Ed è corretto chiedersi allora qual è la funzione dei politici e della politica?

Basterebbero i virologi, se non sapessimo che i medici sanno curare le persone contagiate non quelle sanitariamente sane, che ad oggi sono 60 milioni, e sarebbe stato bene che si fossero limitati a fare il lavoro che sanno fare non decidendo, con l’avvallo (o input?) politico e senza competenza alcuna, il futuro di sfere sociali che non sono regolate solo da virus per quanto contagiosi.

Qualche osservazione sul testo.

Leggendo il capitolo finale del documento, “Raccomandazioni”, mi è sorto il dubbio che la mano che lo ha scritto o contribuito a scrivere non è quella di un tecnico o di un medico.

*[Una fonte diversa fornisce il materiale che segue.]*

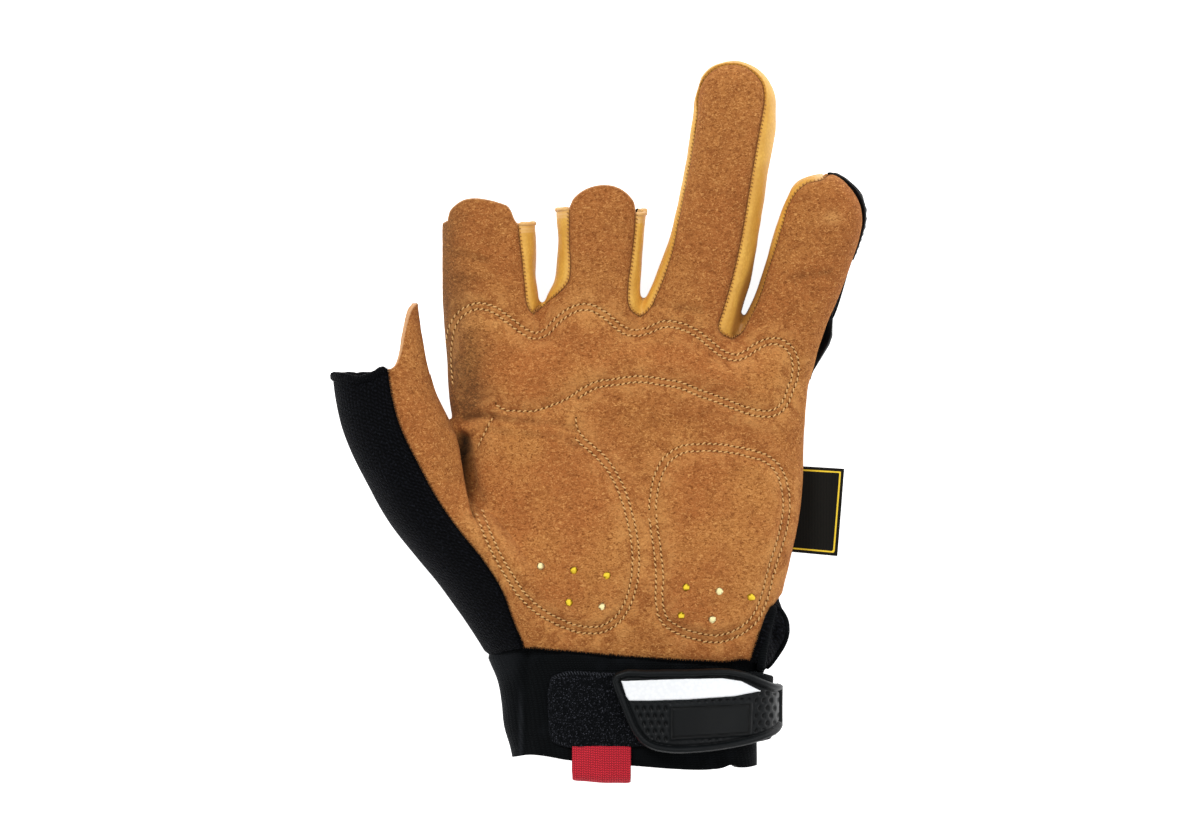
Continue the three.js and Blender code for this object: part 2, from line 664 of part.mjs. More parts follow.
// The webbing is folded over the hem: one leg on the cuff, one inside it, and the fold
const webbingBand = (outer, inner, end) => cuffForm(outer)
  .subtract(cuffForm(inner))
  .intersect(prism(rectangle(webbingLeft, webbingLeft + webbingWidth, webbingFold, end), 0, 22, 80));
const insideCuff = -cuffWall - clearance;
const pullLoop = joined([
  webbingBand(clearance + webbingThick, clearance, webbingEnd),
  webbingBand(insideCuff, insideCuff - webbingThick, webbingEnd),
  webbingBand(clearance + webbingThick, insideCuff - webbingThick, webbingFold + webbingThick),
]);

const suede = { color: "#a86a38", roughness: 0.95, metalness: 0 };
const goatskin = { color: "#d9a34e", roughness: 0.6, metalness: 0 };
const blackKnit = { color: "#101114", roughness: 0.95, metalness: 0 };
const neoprene = { color: "#0e1113", roughness: 0.85, metalness: 0 };
const loopPile = { color: "#0e0f12", roughness: 1, metalness: 0 };
const mouldedRubber = { color: "#202427", roughness: 0.5, metalness: 0 };
const whiteFilm = { color: "#f2f6f9", roughness: 0.35, metalness: 0 };
const redWebbing = { color: "#b72836", roughness: 0.8, metalness: 0 };
const wovenLabel = { color: "#15150f", roughness: 0.8, metalness: 0 };
const yellowFoam = { color: "#f0d080", roughness: 0.9, metalness: 0 };

const pieces = [
  ["palm_leather", palmLeather, suede],
  ["thumb_leather", thumbLeather, suede],
  ["thumb_knit", thumbKnit, blackKnit],
  ["fourchette_index_middle", sideWall(indexMiddleSpan), goatskin],
  ["fourchette_middle_ring", sideWall(middleRingSpan), goatskin],
  ["fourchette_ring_little", sideWall(ringLittleSpan), goatskin],
  ["back_panel", backPanel, blackKnit],
  ["knuckle_guard", knuckleGuard, mouldedRubber],
  ["finger_guard", fingerGuard, mouldedRubber],
  ["thenar_foam", foamPad(alongOutline(thenarPad)), yellowFoam],
  ["hypothenar_foam", foamPad(alongOutline(hypothenarPad)), yellowFoam],
  ["cuff", cuff, neoprene],
  ["loop_patch", loopPatch, loopPile],
  ["strap", strap, neoprene],
  ["closure_tab", closureTab, mouldedRubber],
  ["tab_insert", tabInsert, whiteFilm],
  ["pull_loop", pullLoop, redWebbing],
  ["side_label", labelBand(0), wovenLabel],
];

// Slivers left beside a cut are dropped: each piece is its largest body
const largestBody = (solid) => {
  const bodies = solid.decompose();
  return bodies.reduce((best, body) => (body.volume() > best.volume() ? body : best));
};

const glove = new THREE.Group();
pieces.forEach(([name, solid, look]) => {
  const { vertProperties, triVerts } = largestBody(solid).getMesh();
  const geometry = new THREE.BufferGeometry();
  geometry.setAttribute("position", new THREE.Float32BufferAttribute(vertProperties, 3));
  geometry.setIndex(Array.from(triVerts));
  geometry.computeVertexNormals();
  const mesh = new THREE.Mesh(geometry, new THREE.MeshStandardMaterial(look));
  mesh.name = name;
  glove.add(mesh);
});

export default glove;
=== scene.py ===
from math import cos, pi, radians, sin

import bmesh
import bpy
import numpy as np
from mathutils import Matrix, Vector, noise
from mathutils.bvhtree import BVHTree
from mathutils.kdtree import KDTree


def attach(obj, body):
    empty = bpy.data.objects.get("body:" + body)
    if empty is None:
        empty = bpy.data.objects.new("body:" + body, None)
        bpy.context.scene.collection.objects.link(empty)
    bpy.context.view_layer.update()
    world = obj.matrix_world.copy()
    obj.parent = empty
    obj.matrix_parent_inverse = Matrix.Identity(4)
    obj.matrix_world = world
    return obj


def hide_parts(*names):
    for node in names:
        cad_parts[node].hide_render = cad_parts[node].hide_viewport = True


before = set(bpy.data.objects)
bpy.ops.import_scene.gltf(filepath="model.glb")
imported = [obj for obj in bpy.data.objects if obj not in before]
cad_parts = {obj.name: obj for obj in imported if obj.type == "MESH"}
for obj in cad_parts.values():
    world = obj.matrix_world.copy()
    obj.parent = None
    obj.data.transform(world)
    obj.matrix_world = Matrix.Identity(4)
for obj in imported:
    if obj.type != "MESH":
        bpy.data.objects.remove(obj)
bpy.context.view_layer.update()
scene = bpy.context.scene
mm = 0.001
print("frame loaded,", len(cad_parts), "nodes")


# Camera and studio
studio = {
    "lens": 400.0,
    "distance": 4.4,           # above the palm, so the picture is 396 mm wide
    "focusHeight": 0.028,
    "floorColour": (0.93, 0.93, 0.93, 1),
    "floorGlow": 0.92,         # a light table, so the glove throws almost no shadow
    "worldStrength": 0.45,
    "floorSize": 4,
    "lights": {                # place, size and power, each aimed at the glove
        "keyLight": ((-0.55, 0.75, 1.15), 0.55, 13.0),
        "fillLight": ((0.75, -0.35, 1.2), 0.9, 5.0),
        "sideLight": ((0.9, 0.7, 0.45), 0.5, 3.0),
    },
}
cameraData = bpy.data.cameras.new("camera")
cameraData.lens = studio["lens"]
cameraData.sensor_width = 36
cameraData.clip_end = 20
camera = bpy.data.objects.new("camera", cameraData)
scene.collection.objects.link(camera)
camera.location = (0, 0, studio["focusHeight"] + studio["distance"])
scene.camera = camera
scene.view_settings.view_transform = "Standard"

for name, (place, size, power) in studio["lights"].items():
    lampData = bpy.data.lights.new(name, "AREA")
    lampData.shape = "DISK"
    lampData.size = size
    lampData.energy = power
    lamp = bpy.data.objects.new(name, lampData)
    scene.collection.objects.link(lamp)
    lamp.location = place
    lamp.rotation_euler = (-Vector(place)).to_track_quat("-Z", "Y").to_euler()
world = bpy.data.worlds.new("studioWorld")
world.use_nodes = True
world.node_tree.nodes["Background"].inputs["Color"].default_value = (1, 1, 1, 1)
world.node_tree.nodes["Background"].inputs["Strength"].default_value = studio["worldStrength"]
scene.world = world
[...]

Quale tecnico o medico scriverebbe:

“Si ritiene inoltre che sia possibile consentire attività fisica su base individuale (o dove necessario intrafamiliare) inclusi bambini ed anziani, alle persone in prossimità della loro residenza purché effettuate con distanziamento sociale e non consentendo in alcun modo l’aggregazione sociale. “

Cosa che non ha alcun significato né fondamento scientifico.

O ancora quale medico scriverebbe nel testo del documento:

“Questo significa che l’utilizzo diffuso di misure di precauzione (mascherine, igiene delle mani, distanziamento sociale), il rafforzamento delle attività di tracciamento del contatto e l’ulteriore aumento di consapevolezza dei rischi epidemici nella popolazione potrebbero congiuntamente ridurre in modo sufficiente i rischi di trasmissione per la maggior parte degli scenari sin qui considerati”.

Per poi concludere nel capitolo “Raccomandazioni” e in grassetto:

“Ci sono però delle incertezze sul valore dell’efficacia dell’uso di mascherine per la popolazione generale dovute a una limitata evidenza scientifica, sebbene le stesse siano ampiamente consigliate; oppure variabili non misurabili, es. il comportamento delle persone dopo la riapertura in termini di adesione alle norme sul distanziamento sociale ed utilizzo delle mascherine e l’efficacia delle disposizioni per ridurre la trasmissione sul trasporto pubblico. Elementi questi che suggeriscono di adottare un approccio a passi progressivi.”

Il capitolo finale pare avere una forte impronta da ufficio di comunicazione che non ha neanche letto il resto del documento.

E numeratele le pagine. È una delle prime cose che farebbe qualunque task force di tecnici che debba scrivere un documento, a più mani, decisivo per il Paese.